Gaga’s main collaborators on the album were Andrew Watt and Cirkut (as well as her fiancé Michael Polansky, a muse who gets an executive-producer credit for the full LP). But the real dream team arrives when she links with French DJ and producer Gesaffelstein on “Killah,” a song that fuses Bowie’s “Fame” and “I’m Afraid of Americans,” showcasing how he’s always been her biggest blueprint.

And while Gaga teased a heaviness for much of the album rollout, the album peaks with some of its frothier moments. “Zombieboy” is a little Artpop meets The Fame, a cute and sexy track that’s one of many surprisingly funky moments on Mayhem. On “How Bad Do U Want Me,” she does her best Taylor Swift impression, giving hints of Swift’s “Gorgeous” and 1989-era synth-pop. Meanwhile, the “Don’t Call Tonight” bridge is pure Eighties bliss. It’s one of countless small moments that make each song really pop; many of the songs feature outlandish musical outros that make you want to run back as soon as they’re over.
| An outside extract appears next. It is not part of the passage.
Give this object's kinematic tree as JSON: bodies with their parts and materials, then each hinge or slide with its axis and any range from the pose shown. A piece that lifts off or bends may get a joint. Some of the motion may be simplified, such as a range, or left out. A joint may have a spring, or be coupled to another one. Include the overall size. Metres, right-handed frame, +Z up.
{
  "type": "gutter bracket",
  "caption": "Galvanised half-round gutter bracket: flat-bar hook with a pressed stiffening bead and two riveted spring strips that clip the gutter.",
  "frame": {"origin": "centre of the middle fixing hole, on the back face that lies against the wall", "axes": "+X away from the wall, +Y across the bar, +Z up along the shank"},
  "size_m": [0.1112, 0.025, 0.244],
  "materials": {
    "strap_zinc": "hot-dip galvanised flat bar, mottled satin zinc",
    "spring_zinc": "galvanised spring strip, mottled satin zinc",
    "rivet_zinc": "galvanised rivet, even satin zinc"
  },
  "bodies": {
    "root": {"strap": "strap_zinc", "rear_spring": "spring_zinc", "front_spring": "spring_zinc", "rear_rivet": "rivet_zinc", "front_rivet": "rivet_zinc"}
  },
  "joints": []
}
The last few songs lose their steam. “The Beast” could have made a perfectly fine closer, with her modernization of Phil Collins’ “In the Air Tonight.” As romantic and beautiful as “Blade of Grass” is, it feels like it would be better suited for a different album. Same goes for “Die With a Smile,” her blockbuster duet with Bruno Mars. Gaga’s power-ballad impulses sometimes get the best of her — and oftentimes make for classic moments on her previous albums — but here, they get swallowed by the 12 major standout tracks that precede them.

She may call herself the perfect celebrity, but with Mayhem, Gaga makes it clear she’s one of our more perfect pop stars: an artist with an unshakeable sense of self and identity who can self-reference without it feeling like a cheap play for nostalgia. Because even when Gaga is thinking about the past, her eyes are always glued towards the future.